* _DIRECTION_
Reproduce only the lines from the one containing "with the hollow" through the one containing "a straight pin.", exactly as written and with both ends included.

* _DATA SECTION_
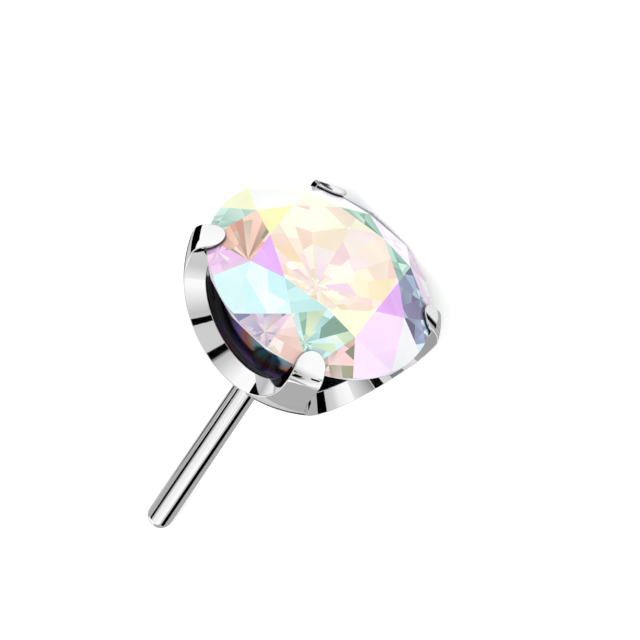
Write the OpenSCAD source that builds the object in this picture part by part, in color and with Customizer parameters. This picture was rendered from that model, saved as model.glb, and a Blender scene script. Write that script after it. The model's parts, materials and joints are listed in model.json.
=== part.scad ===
// Push-in piercing top, lying on its side as it rests when it is put down:
// a round brilliant stone held by the four claws of a cup, with a straight
// round-tipped pin in the cup's back. Sizes are in millimetres.
// The head is drawn upright, with its origin in the middle of the girdle's
// upper plane, the stone's table facing +Z and the windows centred on the
// X and Y axes. It is then laid down with its pin towards -X.

/* [Stone] */
// Diameter of the stone, across the corners of its girdle
stone_d = 5; // [4:0.1:6]
// Width of the table, corner to corner, as a share of the stone's diameter
table_share = 0.573; // [0.53:0.001:0.63]
// Height of the crown as a share of the stone's diameter
crown_share = 0.145; // [0.12:0.001:0.16]
// How far the stars' outer points lie from the axis, as a share of the stone's radius
star_share = 0.744; // [0.72:0.001:0.78]
// Thickness of the girdle
girdle_t = 0.1; // [0.06:0.01:0.14]
// Depth of the pavilion as a share of the stone's diameter
pavilion_share = 0.43; // [0.4:0.001:0.44]
// How far the lower halves' inner points lie from the axis, as a share of the stone's radius
lower_share = 0.22; // [0.15:0.01:0.35]

/* [Cup] */
// How far the cup's round outside stands out past the stone's girdle
cup_margin = 0.275; // [0.26:0.005:0.35]
// Thickness of the cup's wall
cup_wall = 0.46; // [0.4:0.01:0.5]
// Half of the angle that a window between two claws takes up, seen along the axis
window_angle = 37.8; // [35:0.1:40]
// How far below the girdle the point lies from which the windows' sides fan out
window_drop = 0.53; // [0.4:0.01:0.7]

/* [Claws] */
// How far a claw reaches in over the stone's edge
claw_reach = 0.27; // [0.2:0.01:0.27]
// Height of a claw's tip over the girdle
claw_h = 0.28; // [0.28:0.01:0.32]
// Radius on the outside of a claw where it bends in
bend_r = 0.33; // [0.25:0.01:0.4]
// Angle below the girdle, at the middle of the cup, at which a claw starts to bend
bend_start = 5.5; // [4:0.5:5.5]
// Radius of a claw's round tip, seen along the axis
claw_tip_r = 0.325; // [0.3:0.005:0.4]

/* [Pin] */
// Diameter of the pin
pin_d = 0.53; // [0.45:0.01:0.6]
// Length of pin that stands out of the cup's back, with its round tip
pin_l = 5.46; // [4.5:0.01:7]
// Diameter of the pin's tapered end, where it is flush with the cup's hollow
taper_d = 0.4; // [0.3:0.01:0.44]

/* [Fit] */
// Gap between the stone and its seat in the claws
seat_gap = 0.02; // [0.015:0.005:0.025]
// Gap round the pin's tapered end in the cup's hole
pin_gap = 0.01; // [0.005:0.005:0.02]

/* [Hidden] */
$fn = 192;

// Number of main facets round the stone, and the angle between two of them
mains = 8;
main_step = 360 / mains;
// Number of claws, and of windows between them, and the angle between two of them
claws = 4;
claw_step = 360 / claws;

// Stone
girdle_r = stone_d / 2;
table_r = girdle_r * table_share;
crown_h = stone_d * crown_share;
crown_angle = atan2(crown_h, girdle_r - table_r);
pavilion_h = stone_d * pavilion_share;
pavilion_angle = atan2(pavilion_h, girdle_r);
culet_depth = girdle_t + pavilion_h;
star_r = girdle_r * star_share;
lower_r = girdle_r * lower_share;
// Heights that keep the four-cornered main facets flat
star_h = (girdle_r - star_r * cos(main_step / 2)) * tan(crown_angle);
lower_h = girdle_t + (girdle_r - lower_r * cos(main_step / 2)) * tan(pavilion_angle);

// Cup, and the outline of a claw as [distance from the axis, height]
cup_r = girdle_r + cup_margin;
// The hollow always clears the stone's point
hollow_r = max(cup_r - cup_wall, culet_depth + 2 * seat_gap);
reach_r = girdle_r - claw_reach;
wall_end = cup_r * [cos(bend_start), -sin(bend_start)];
bend_centre = (cup_r - bend_r) * [cos(bend_start), -sin(bend_start)];
tip = [reach_r, claw_h];
// The flat face runs from the tip to where it meets the bend without a step
tip_to_centre = bend_centre - tip;
face_slope = atan2(tip_to_centre.y, tip_to_centre.x) + asin(bend_r / norm(tip_to_centre));
along_face = [cos(face_slope), sin(face_slope)];
face_l = sqrt(pow(norm(tip_to_centre), 2) - pow(bend_r, 2));

// Pin
pin_r = pin_d / 2;
pin_tip_z = cup_r + pin_l - pin_r;
taper_r = taper_d / 2;
// Depth at which the taper starts, just clear of the hole's edge in the cup's round back
taper_z = sqrt(pow(cup_r, 2) - pow(pin_r + pin_gap, 2)) + pin_gap;
// Depth inside the hollow at which the hole's cutter ends
hole_z = hollow_r - taper_r;
// Cutters pass through the metal by this much
over = 1;

// Rest position

// Angle from a window's middle to the claw's edge, where the cup's outside
// has radius r about the axis and lies z below the girdle
function edge_angle(r, z) = z < window_drop ? window_angle :
    asin(sqrt(max(0, pow(r * sin(window_angle), 2) - pow((z - window_drop) * cos(window_angle), 2))) / r);

// How far a claw's edge point, sunk by an angle below the girdle, lies below the head's centre
function edge_depth(sink, tilt, roll) =
    let (r = cup_r * cos(sink), z = cup_r * sin(sink))
    r * cos(edge_angle(r, z) - roll) * cos(tilt) + z * sin(tilt);

// How far the lowest point of a claw's edge lies below the head's centre
function claw_depth(tilt, roll) = max([for (sink = [0:40]) edge_depth(sink, tilt, roll)]);

// How far the girdle's corner in the lowest window lies below the head's centre
function girdle_depth(tilt, roll) = girdle_r * cos(roll) * cos(tilt) + girdle_t * sin(tilt);

// Roll at which the girdle's corner and a claw's edge touch the table together
function touching_roll(tilt, low, high, rounds) =
    let (middle = (low + high) / 2)
    rounds == 0 ? middle :
    girdle_depth(tilt, middle) > claw_depth(tilt, middle) ?
        touching_roll(tilt, middle, high, rounds - 1) :
        touching_roll(tilt, low, middle, rounds - 1);

// Tilt of the axis that also brings the pin's tip down to the table
function resting_tilt(rounds) =
    rounds == 0 ? 15 :
    let (tilt = resting_tilt(rounds - 1))
    asin((claw_depth(tilt, touching_roll(tilt, 0, claw_step / 4, 20)) - pin_r) / pin_tip_z);

tilt = resting_tilt(8);
roll = touching_roll(tilt, 0, claw_step / 4, 20);
centre_h = claw_depth(tilt, roll);
// Ends of the part along X, measured from the head's centre
table_end = crown_h * cos(tilt) + table_r * cos(roll) * sin(tilt);
tip_end = -pin_tip_z * cos(tilt) - pin_r;

// Lays the upright head down: window down, pin towards -X, middle of its length over the origin
module laid_down() {
    translate([-(table_end + tip_end) / 2, 0, centre_h])
        rotate([0, 90 - tilt, 0])
            rotate([0, 0, 180 - roll])
                children();
}

// Points of one ring of the stone, from an angle on
function ring(r, z, count, start) =
    [for (i = [0:count - 1]) let (a = start + i * 360 / count) [r * cos(a), r * sin(a), z]];

// Where each ring starts in the stone's list of points
star_at = mains;
girdle_at = star_at + mains;
edge_at = girdle_at + 2 * mains;
lower_at = edge_at + 2 * mains;
culet_at = lower_at + mains;

module stone() {
    points = concat(
        ring(table_r, crown_h, mains, 0),
        ring(star_r, star_h, mains, main_step / 2),
        ring(girdle_r, 0, 2 * mains, 0),
        ring(girdle_r, -girdle_t, 2 * mains, 0),
        ring(lower_r, -lower_h, mains, main_step / 2),
        [[0, 0, -culet_depth]]
    );
    corners = 2 * mains;
    facets = concat(
        [[for (i = [mains - 1:-1:0]) i]],
        [for (i = [0:mains - 1]) [i, (i + 1) % mains, star_at + i]],
        [for (i = [0:mains - 1]) [i, star_at + i, girdle_at + 2 * i, star_at + (i + mains - 1) % mains]],
        [for (i = [0:mains - 1]) [star_at + i, girdle_at + 2 * i + 1, girdle_at + 2 * i]],
        [for (i = [0:mains - 1]) [star_at + i, girdle_at + (2 * i + 2) % corners, girdle_at + 2 * i + 1]],
        [for (i = [0:corners - 1]) let (j = (i + 1) % corners)
            [girdle_at + i, girdle_at + j, edge_at + j, edge_at + i]],
        [for (i = [0:mains - 1]) [edge_at + 2 * i, edge_at + 2 * i + 1, lower_at + i]],
        [for (i = [0:mains - 1]) [edge_at + 2 * i + 1, edge_at + (2 * i + 2) % corners, lower_at + i]],
        [for (i = [0:mains - 1])
            [edge_at + 2 * i, lower_at + i, culet_at, lower_at + (i + mains - 1) % mains]]
    );
    color("lavender") laid_down() polyhedron(points, facets);
}

// Room for the stone, with its gap, and for the opening between the claws' tips
module stone_room() {
    wide = girdle_r + seat_gap;
    clear_r = reach_r - claw_tip_r / 2;
    crown_up = seat_gap / cos(crown_angle);
    pavilion_down = seat_gap / cos(pavilion_angle);
    rotate_extrude() polygon([
        [0, -culet_depth - pavilion_down],
        [wide, -girdle_t + seat_gap * tan(pavilion_angle) - pavilion_down],
        [wide, crown_up - seat_gap * tan(crown_angle)],
        [clear_r, crown_up + (girdle_r - clear_r) * tan(crown_angle)],
        [clear_r, cup_r],
        [0, cup_r]
    ]);
}

// Radius of the pin's tapered end at a depth below the girdle
function taper_at(depth) = taper_r + (pin_r - taper_r) * (depth - hollow_r) / (taper_z - hollow_r);

// Half-round blank, whose rim bends in to the flat faces of the claws
module cup_blank() {
    inner_end = tip - claw_tip_r / 2 * along_face;
    deep = 2 * cup_r;
    rotate_extrude() {
        intersection() {
            circle(r = cup_r);
            polygon([[0, 0], 2 * wall_end, [deep, -deep], [0, -deep]]);
        }
        translate(bend_centre) circle(r = bend_r);
        polygon([[0, 0], wall_end, tip + face_l * along_face, inner_end, [0, inner_end.y]]);
    }
}

// Half-round hollow under the stone
module cup_hollow() {
    difference() {
        sphere(r = hollow_r);
        translate([-cup_r, -cup_r, -girdle_t])
            cube([2 * cup_r, 2 * cup_r, cup_r]);
    }
}

// Window centred on +X: its sides and bottom fan out from one point on the axis
module window() {
    far = cup_r + over;
    half_w = far * tan(window_angle);
    translate([0, 0, -window_drop]) {
        rotate([0, 90, 0])
            cylinder(h = far, r1 = 0, r2 = half_w);
        linear_extrude(cup_r)
            polygon([[0, 0], [far, -half_w], [far, half_w]]);
    }
}

// What is cut from the claw on +X to give it a round tip
module tip_corners() {
    centre = reach_r + claw_tip_r;
    difference() {
        translate([0, -2 * claw_tip_r, 0])
            cube([centre, 4 * claw_tip_r, cup_r]);
        translate([centre, 0, -over])
            cylinder(h = cup_r + 2 * over, r = claw_tip_r);
    }
}

module claw_cup() {
    color("gainsboro") laid_down() difference() {
        cup_blank();
        cup_hollow();
        stone_room();
        for (i = [0:claws - 1]) rotate(i * claw_step) window();
        for (i = [0:claws - 1]) rotate((i + 0.5) * claw_step) tip_corners();
        translate([0, 0, -cup_r - over])
            cylinder(h = cup_r + over - hole_z,
                     r1 = taper_at(cup_r + over) + pin_gap, r2 = taper_at(hole_z) + pin_gap);
    }
}

// Round-tipped pin, whose tapered end fills the cup's hole and is flush with the hollow
module pin() {
    color("silver") laid_down() {
        translate([0, 0, -pin_tip_z]) sphere(r = pin_r);
        rotate_extrude() polygon([
            [0, -pin_tip_z],
            [pin_r, -pin_tip_z],
            [pin_r, -taper_z],
            [taper_r, -hollow_r],
            [0, -hollow_r]
        ]);
    }
}

stone();
claw_cup();
pin();
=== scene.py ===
"""Push-in piercing top: a coated brilliant stone in a four-clawed polished cup, with a straight pin.

The head is drawn upright in millimetres, with its origin in the middle of the
stone's girdle and the table facing +Z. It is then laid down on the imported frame,
with the pin towards -X, as the part rests when it is put down.
"""

import json
import logging
import math
import random
from dataclasses import dataclass
from enum import Enum
from typing import Any, Callable, Iterable, Sequence

import bmesh
import bpy
from bmesh.types import BMesh, BMFace
from bpy.types import Material, Mesh, Node, NodeSocket, NodeTree, Object
from mathutils import Matrix, Vector


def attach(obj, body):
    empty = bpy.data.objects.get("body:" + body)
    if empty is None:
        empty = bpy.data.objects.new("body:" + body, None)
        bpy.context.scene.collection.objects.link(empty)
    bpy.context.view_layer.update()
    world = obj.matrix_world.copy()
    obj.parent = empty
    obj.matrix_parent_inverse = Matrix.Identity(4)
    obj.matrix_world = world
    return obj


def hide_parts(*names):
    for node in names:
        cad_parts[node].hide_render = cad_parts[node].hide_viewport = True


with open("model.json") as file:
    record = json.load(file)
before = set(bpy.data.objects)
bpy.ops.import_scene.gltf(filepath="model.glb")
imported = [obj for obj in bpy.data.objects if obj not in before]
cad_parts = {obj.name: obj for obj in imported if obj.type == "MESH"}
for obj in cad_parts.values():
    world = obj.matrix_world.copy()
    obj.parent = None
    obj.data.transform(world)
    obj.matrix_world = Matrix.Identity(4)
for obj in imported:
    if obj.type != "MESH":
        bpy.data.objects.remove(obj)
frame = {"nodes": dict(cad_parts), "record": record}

LOG = logging.getLogger("piercing_top")
MM = 0.001
# Points closer than this many millimetres are one point
MERGE = 1e-4
# Faces that meet at a larger angle have a sharp edge between them
SHARP = math.radians(35)
# A unit vector's component below this counts as none
TINY = 0.001
# Numbers that the facets of one slice of the stone take up
PER_SLICE = 10
# Sockets of a Mix node, by number as their names repeat: those for colours, and those for plain values
FACTOR, FIRST, SECOND, MIXED = 0, 6, 7, 2
FIRST_VALUE, SECOND_VALUE = 2, 3
Point2 = tuple[float, float]
Edge = list[Point2]


def linear(hex_colour: str) -> tuple[float, float, float, float]:
    """Turns an sRGB hex value into the linear colour that a shader takes.

    Args:
        hex_colour: Six hex digits, such as "e8f4ff".

    Returns:
        Red, green, blue and full alpha.
    """
    channels = [int(hex_colour[i:i + 2], 16) / 255 for i in (0, 2, 4)]
    return (*[c / 12.92 if c <= 0.04045 else ((c + 0.055) / 1.055) ** 2.4 for c in channels], 1.0)


def polar(r: float, angle: float, z: float) -> Vector:
    """The point at a distance from an axis, an angle round it and a height along it."""
    return Vector((r * math.cos(angle), r * math.sin(angle), z))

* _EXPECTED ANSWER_
// Round-tipped pin, whose tapered end fills the cup's hole and is flush with the hollow
module pin() {
    color("silver") laid_down() {
        translate([0, 0, -pin_tip_z]) sphere(r = pin_r);
        rotate_extrude() polygon([
            [0, -pin_tip_z],
            [pin_r, -pin_tip_z],
            [pin_r, -taper_z],
            [taper_r, -hollow_r],
            [0, -hollow_r]
        ]);
    }
}

stone();
claw_cup();
pin();
=== scene.py ===
"""Push-in piercing top: a coated brilliant stone in a four-clawed polished cup, with a straight pin.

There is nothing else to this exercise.